I'm sure we have a plan reserved for Taiwan.  Also, like every other
country would help.  I also think Russia would love the opportunity to turn
on China and take some of that territory, lest the opposite eventually
happen to itself.  Now that is a pair of tenuous allies.

…I think an invasion will result in the Fujian coast getting glassed to
> oblivion, and more.  It's a war of attrition that the CCP can't afford,
> especially with the fact that places like Xinjiang, Tibet, and Inner
> Mongolia are practically not even China anymore…
>
>
>
> So… are we at the point where we recognize the USA cannot afford a sea
> war, so we are hoping the nuclear deterrent will dissuade an increasingly
> desperate Xi hoping to not be deprived of his Dear Head by his own Dear
> People?  Oh dear.  The more we rely on the nuclear bomb as a weapon, the
> less effective it becomes as a deterrent.
>
Not nukes, conventional missiles owned by Taiwan.  I probably shouldn't
have used the term 'glassed'...just destroyed, rather.

>…That is coming for China.  The big reason it hasn't happened already is
> the nukes, I think…
>
>
>
> I think you are right on that, but I have the sobering thought of the day:
> one of the known hazards of the H Bomb was that we would eventually begin
> to think of it as a weapon of war rather than an unthinkable doomsday
> deterrent.  I have witnessed what feels like a steady erosion of military
> capability (in the form of uncontrollable government debt) which steadily
> increases reliance on nuclear weapons.  This is a bad thing.
>
People use the things they have, so I just assume it is an eventuality.

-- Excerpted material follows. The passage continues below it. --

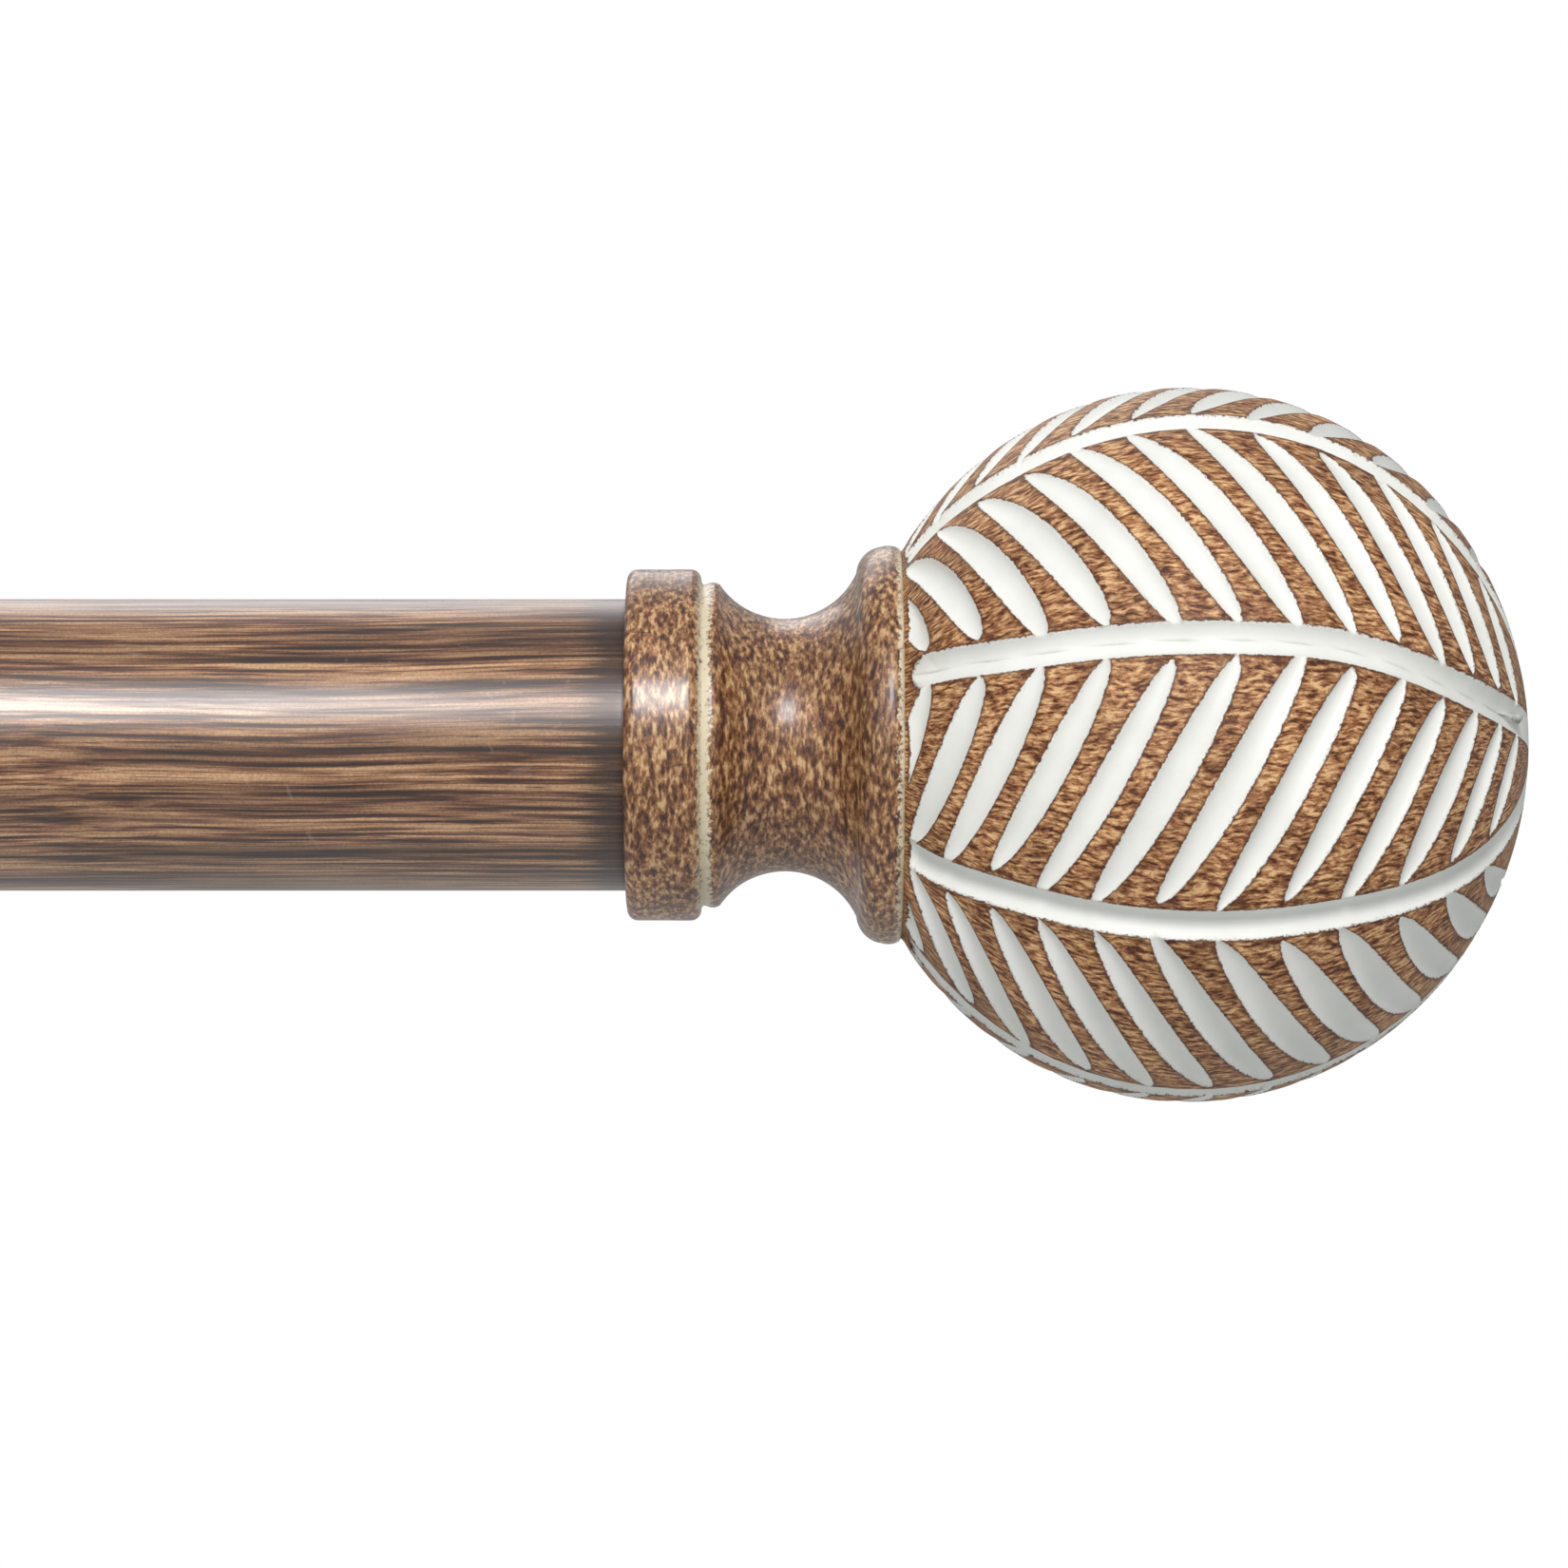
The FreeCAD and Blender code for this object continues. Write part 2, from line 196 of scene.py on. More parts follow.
def colours(tree, factor, stops):
    """A ramp of colours, given as (place, red, green, blue)."""
    made = tree.nodes.new("ShaderNodeValToRGB")
    elements = made.color_ramp.elements
    while len(elements) < len(stops):
        elements.new(0.5)
    for element, (place, *colour) in zip(elements, stops):
        element.position = place
        element.color = (*colour, 1)
    tree.links.new(factor, made.inputs[0])
    return made.outputs[0]


def noise_pattern(tree, place, scale, detail=3.0, rough=0.5, bend=0.0):
    """Soft noise over a place, 0 to 1."""
    values = {"Vector": place, "Scale": scale, "Detail": detail, "Roughness": rough, "Distortion": bend}
    return node(tree, "TexNoise", values)[0]


def stretched(tree, place, scale):
    """A place scaled along X, Y and Z, for patterns longer one way than another."""
    return node(tree, "VectorMath", {0: place, 1: scale}, operation="MULTIPLY")[0]


def new_group(name, inputs, outputs):
    """A node group with named sockets, its inputs and its outputs."""
    group = bpy.data.node_groups.new(name, "ShaderNodeTree")
    for socket, kind in inputs.items():
        group.interface.new_socket(name=socket, in_out="INPUT", socket_type="NodeSocket" + kind)
    for socket, kind in outputs.items():
        group.interface.new_socket(name=socket, in_out="OUTPUT", socket_type="NodeSocket" + kind)
    return group, group.nodes.new("NodeGroupInput").outputs, group.nodes.new("NodeGroupOutput").inputs


def grouped(tree, group, **inputs):
    """Places a node group in a material, and gives its outputs."""
    return node(tree, "Group", inputs, node_tree=group)


def new_material(name, **values):
    """A material whose shader takes these values, its node tree and its shader's inputs."""
    material = bpy.data.materials.new(name)
    material.use_nodes = True
    shader = material.node_tree.nodes["Principled BSDF"]
    for key, value in values.items():
        shader.inputs[key.replace("_", " ")].default_value = value
    return material, material.node_tree, shader.inputs


def relief(tree, height, strength, depth):
    """A bump whose height is a pattern, this deep."""
    return node(tree, "Bump", {"Height": height, "Strength": strength, "Distance": depth})[0]


# Brush streaks: long thin lines beside each other, with broader bands of light and dark
streaks, given, result = new_group(
    "streaks",
    {"Place": "Vector", "Scale": "Vector"},
    {"Fine": "Float", "Broad": "Float", "Pores": "Float"},
)
lines = stretched(streaks, given["Place"], given["Scale"])
streaks.links.new(noise_pattern(streaks, lines, 1.0, 5.0, 0.62), result["Fine"])
bands = stretched(streaks, lines, (0.5, 0.16, 0.16))
streaks.links.new(noise_pattern(streaks, bands, 1.0, 2.0, 0.5), result["Broad"])
dashes = stretched(streaks, lines, (3.2, 2.1, 2.1))
pores = rescale(streaks, noise_pattern(streaks, dashes, 1.0, 2.0, 0.5), 0.36, 0.29)
streaks.links.new(pores, result["Pores"])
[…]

Hopefully a small tactical one or series of them, in battle and not on
civilians.  Maybe that would quell our nuke fever for a while.  I don't
really think MAD is legitimate but it's a good bluff.  But I do think a
country that nukes another will face conventional warfare from essentially
the rest of the world until it is taken over completely.  Except if the US
did it, then I think we might get nuked back if they can hit us.